Her favorite meal is roast beef, mashed potatoes and gravy. She said, “I baked 2 chocolate cakes (without the icing) for every meal and the boys ate them. I got so tired of making cakes.” She shared a bedroom and bed with her sister, Anna. Of course, they all used the outhouse. They did the laundry and hung it outside on the wash lines. They did house cleaning and took the rugs outside and beat them with a rug beater to get the dirt out. They used a broom to sweep and then mopped the oilcloth floors. She said the girls always wore dresses and she learned to sew and quilt. But on Ascension Day, you were not allowed to sew!
She walked to Lincoln School, a one room school, where her favorite subject was math. At recess they jumped rope and played “tag”. She attended through the 8th grade. For fun, they went ice skating and sledding.
They attended Walmer’s Church and she remembered Miles and Arlene Walmer (Dennis Walmer’s parents) who also attended there. Her sister, Anna taught Carrie’s Sunday School class. Carrie played the accordion and always loved music and singing. When I visited her, she knew all the words and sang right along to the hymns: Amazing Grace, Blest Be the Tie That Binds, Sweet By and By, I’ll Fly Away and When the Roll is Called Up Yonder. In later years Jeanne Hauck and Carrie enjoyed many concert events at Coleman’s Park for their “Music in the Park” series. She also likes bluegrass and country music. She couldn’t remember when she gave her heart to Jesus, she just knows that she did!

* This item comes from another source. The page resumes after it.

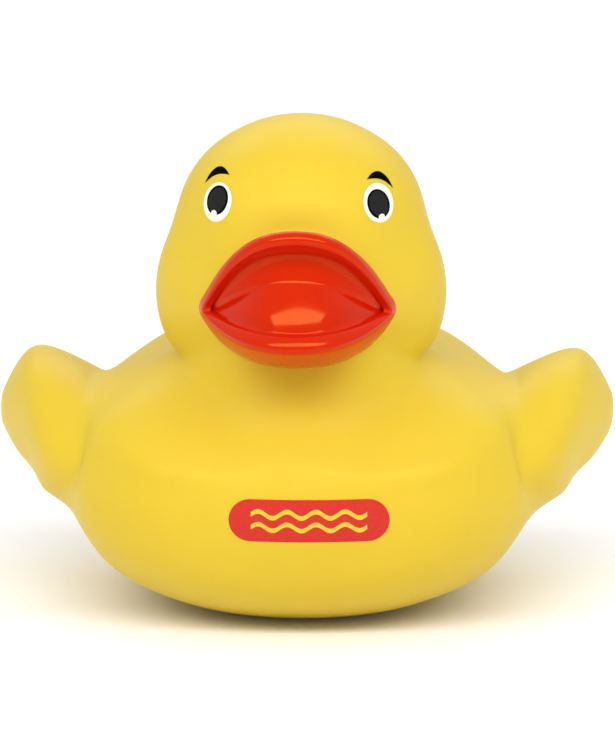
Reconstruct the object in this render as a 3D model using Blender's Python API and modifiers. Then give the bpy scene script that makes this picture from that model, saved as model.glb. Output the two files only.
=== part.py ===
"""A hollow vinyl bath duck with spread wings, open lips and a squeaker pressed into its base.

The duck is one rotational moulding: body, tail, head, bill and both wings are a single skin of
even wall. The skin is drawn as half a cage of four-sided faces: a body lofted from chest to tail,
a head raised out of the shoulders, a wing pulled out of the flank and a bill pulled out of the
face. Mirror closes the cage and Subdivision Surface smooths it. The duck faces -Y, stands on
z = 0 and is centred on the origin. Units are metres.
"""

import math

import bmesh
import bpy
from mathutils import Vector

# Body
BODY_WIDTH = 0.0692
BODY_FRONT = -0.0341
BODY_LENGTH = 0.0596
CHEST_BULGE = 0.0011
WATERLINE = 0.0190
BACK_RISE = 0.0222
HULL_DROP = 0.0195
BODY_FULLNESS = 2.17

# Tail
TAIL_LENGTH = 0.0175
TAIL_RISE = 0.0160
TAIL_WIDTH = 0.0290
TAIL_THICKNESS = 0.0190

# Neck and head
NECK_WIDTH = 0.0370
NECK_DEPTH = 0.0375
NECK_Y = -0.0112
NECK_GROOVE = 0.0004
HEAD_WIDTH = 0.0415
HEAD_DEPTH = 0.0415
HEAD_Y = -0.0110
HEAD_BASE = 0.0380
HEAD_TOP = 0.0715
NAPE_RISE = 0.0070

# Bill
BILL_WIDTH = 0.0274
BILL_HEIGHT = 0.0461
BILL_RISE = 0.0116
BILL_DROP = 0.0084
UPPER_LIP_REACH = 0.0070
LOWER_LIP_REACH = 0.0104
MOUTH_ARCH = 0.0042

# Wing
WING_REACH = 0.0104
WING_Y = 0.0000
WING_HEIGHT = 0.0228
WING_CHORD = 0.0385
WING_THICKNESS = 0.0206
WING_SWEEP = 0.0105
WING_LIFT = 0.0036
WING_KNOB = 0.0012

# Shell and squeaker seat
WALL = 0.0022
HOLE_RADIUS = 0.0050
SEAT_THICKNESS = 0.0022
SEAT_RADIUS = 0.0092
CLEARANCE = 0.0003

# Squeaker
FLANGE_RADIUS = 0.0066
FLANGE_THICKNESS = 0.0010
FLANGE_SINK = 0.0003
BARREL_LENGTH = 0.0085
BARREL_WALL = 0.0011
BARB_PROUD = 0.0006
BARB_LENGTH = 0.0016
BARB_EDGE = 0.0004
CUP_EDGE = 0.0003
WEB_THICKNESS = 0.0010
VENT_RADIUS = 0.0016
BLOCK_THICKNESS = 0.0014
STEM_RADIUS = 0.0017
STEM_LENGTH = 0.0050
CHANNEL_WIDTH = 0.0012
REED_WIDTH = 0.0024
REED_THICKNESS = 0.0003

# Mesh
SKIN_LEVELS = 2
CORE_LEVELS = 1
SKIN_RATIO = 0.46
CORE_RATIO = 0.55
SETTLE_PASSES = 8
WING_CREASE = 0.4
MOUTH_CREASE = 0.4
TURN_STEPS = 40
SHARP_ANGLE = 30.0
MERGE_DISTANCE = 0.00001

# Body sections from chest to rump: place along the body, then shares of the half width, of the
# back's rise and of the hull's drop, and the waterline's own lift as a share of the rise
BODY_SECTIONS = (
    (0.00, 0.420, 0.360, 0.460, 0.000),
    (0.07, 0.700, 0.610, 0.755, 0.000),
    (0.20, 0.885, 0.820, 0.920, 0.000),
    (0.36, 0.980, 0.955, 0.990, 0.000),
    (0.52, 1.000, 1.000, 1.000, 0.000),
    (0.68, 0.990, 0.988, 1.000, 0.000),
    (0.80, 0.955, 0.945, 0.996, 0.005),
    (0.90, 0.900, 0.870, 0.970, 0.015),
    (1.00, 0.795, 0.760, 0.880, 0.040),
)
# Tail sections behind the body: shares of the tail's length, rise, width and thickness, and the
# lean backwards in degrees
TAIL_SECTIONS = (
    (0.31, 0.20, 1.45, 1.42, 14),
    (0.60, 0.52, 1.00, 1.00, 26),
    (0.82, 0.82, 0.60, 0.62, 38),
    (0.94, 0.97, 0.30, 0.34, 46),
)

# Head rings from the neck to the crown: level, where -1 is the head's base, 0 the mouth corners, 1
# the bill's top and 2 the crown, and the shares of the width and of the depth
HEAD_RINGS = (
    (-1.00, 0.868, 0.790),
    (-0.46, 0.967, 0.890),
    (0.05, 0.994, 0.965),
    (0.44, 0.957, 1.000),
    (0.83, 0.876, 0.980),
    (1.26, 0.801, 0.890),
    (1.63, 0.624, 0.700),
    (1.88, 0.380, 0.420),
)

# Curves of the bill's outline over and under the corners: how square, and how pointed at the ends
BILL_CURVES = ((2.4, 0.9), (2.5, 0.7))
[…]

She married Earl Troutman and lived in the spring house of her parent’s farmhouse in Ono. They had a daughter, Earlene Ruhl, named after her father. (Their daughter passed away in March of 1999.) They moved to the house in front of the Lutheran Church in Bellegrove. In fact, they were caretakers there. Earl took care of the outside chores of mowing, trimming around the tombstones, etc. and
Carrie cleaned the inside of the church. Their daughter, Earlene and her children helped with these caretaking chores in later years. Her grandchildren read the tombstones as they trimmed. They eventually moved across Route 934 to the small, 2-story white house in Bellegrove where she lived for 50 years. They had a Chevy car that Carrie learned to drive.
Carrie and her siblings were very close growing up and lived not far from each other even after marriage and having children. So, throughout their lives they all continued to gather regularly for picnics, road trips, reunions and visits to the Shuey family cabin, Triangle Camp in Clinton County. In later years, Carrie and her sister Anna enjoyed visiting the upstate Pennsylvania cabins of nieces, Darlene and Shirley.
Carrie has 5 grandchildren: John Jr., Sherryl, Crystal, Carol and Keldon. Nine great-grandchildren, Shaun, Geoff, Dakota, Hannah, Julian, Isabel, Dylan, Katie, and Olivia and 1 great-great grandchild, Morgan completes her family.
She and her husband help start the Bellegrove Fire Company and the fundraising carnivals to support the needs of the all-volunteer fire company. She was Treasurer many years, belonged to the Women’s Auxiliary group, baked many pies that she donated to the carnivals, helped make the carnival meal soups and such with the other Auxiliary ladies, and always bought the candy and staffed the candy stand at the carnivals into her 80’s –known as the “Candy Lady” by all the children of Bellegrove.
She attended the church in Bellegrove before coming to Ono. While attending Ono church, she taught Sunday School for many years and for about 14 years was a “Grandma” helper in the Preschool. Her advice to children is to be “good boys and girls”. For many years, she and her sister, Anna were involved in the Quilting Circle at Ono Church and enjoyed when Pastor Dan stopped over to chat and have refreshments with the ladies. They also contributed many items to the United Methodist Women In-Gathering.
She was a Farm Woman Group member for many years in the Bellegrove area.
Carrie worked first at the Hershey Factory on the cocoa line and then for many years at H.B. Reese Candy Company until she retired in 1982. Carrie was always very social and attended Senior Citizens and met with Hershey Retirees at the Farmer’s Wife. She’s traveled to FL, Niagara Falls and took many bus trips. She was unable to go on one of the bus trips that she had pre-paid, so her granddaughters, Sherryl, 25 and Carol, 20 went in her place and had a grand time with Carrie’s senior citizen’s pals.
Carrie’s favorite flower is roses and she likes the color red. She enjoyed being physically, mentally and socially active. She said her birthday is “May 26”. When I was told she would be 100, she said “That’s pretty old!”
Thank you, Carrie, for sharing your life story with us and HAPPY 100TH BIRTHDAY from all your family and friends!
Our sister, Carrie, left us to be with the Lord on April 24th, 2019. We’re so thankful to have had this special moment with her.